Restaurants 8 min read · Updated May 20, 2026

How Restaurants Can Use Gift Cards to Increase Cash Flow

Cash flow, breakage, and visit-frequency math for full-service restaurants and cafés.

Gift cards are a quiet cash-flow lever for restaurants. The cash comes in today, but the food and labor cost goes out weeks or months later. With the right structure, that timing gap is meaningful enough to smooth out seasonal cash flow.

The cash flow math

When a customer buys a $100 gift card in November, you have $100 of usable cash today and a $100 liability that converts to food cost and labor sometime in the next 6–18 months. For most full-service restaurants, food and labor cost is 55–65% of revenue, so the net working capital benefit is real even after redemption.

Drive repeat visits, not just one-time gifts

The most underrated benefit of gift cards is what happens after redemption. Industry research consistently shows that gift card recipients tend to spend more than the face value on their visit and often return for additional visits.

Use them to weather slow seasons

Restaurants in seasonal markets (beach towns, college towns) should be aggressive about pushing gift card sales just before the slow season. The buyers redeem in the strong season, smoothing out cash flow for the slow months.

Operational requirements

Use a POS that tracks gift card liability automatically. Reconcile weekly. Train your servers to handle partial redemption gracefully. Have a clear policy posted at the host stand and on the website.

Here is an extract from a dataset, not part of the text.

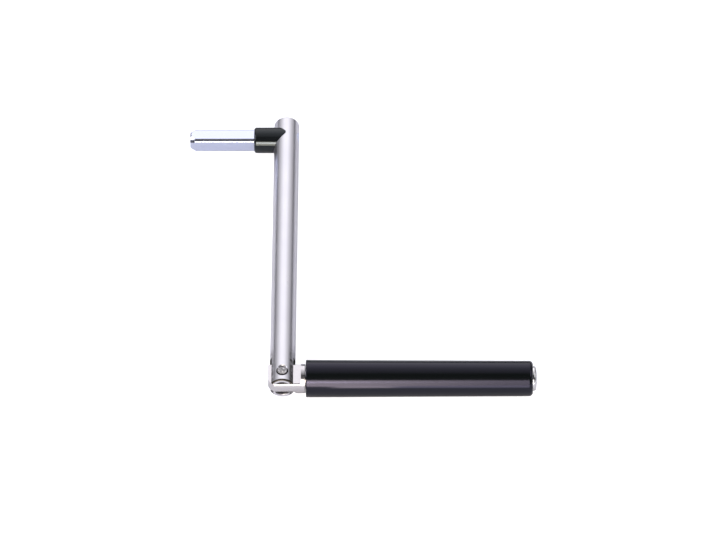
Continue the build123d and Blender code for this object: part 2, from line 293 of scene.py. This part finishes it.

Frequently asked questions

What's the typical breakage rate for restaurant gift cards?

Breakage rates vary widely. The healthier signal isn't a high breakage rate — it's a high redemption rate, because redeemed gifts bring new customers in.

Should I offer bonus structures?

Yes — for the November–January window, a 'buy $100, get $20 bonus card for yourself' structure consistently outperforms discount-based promotions.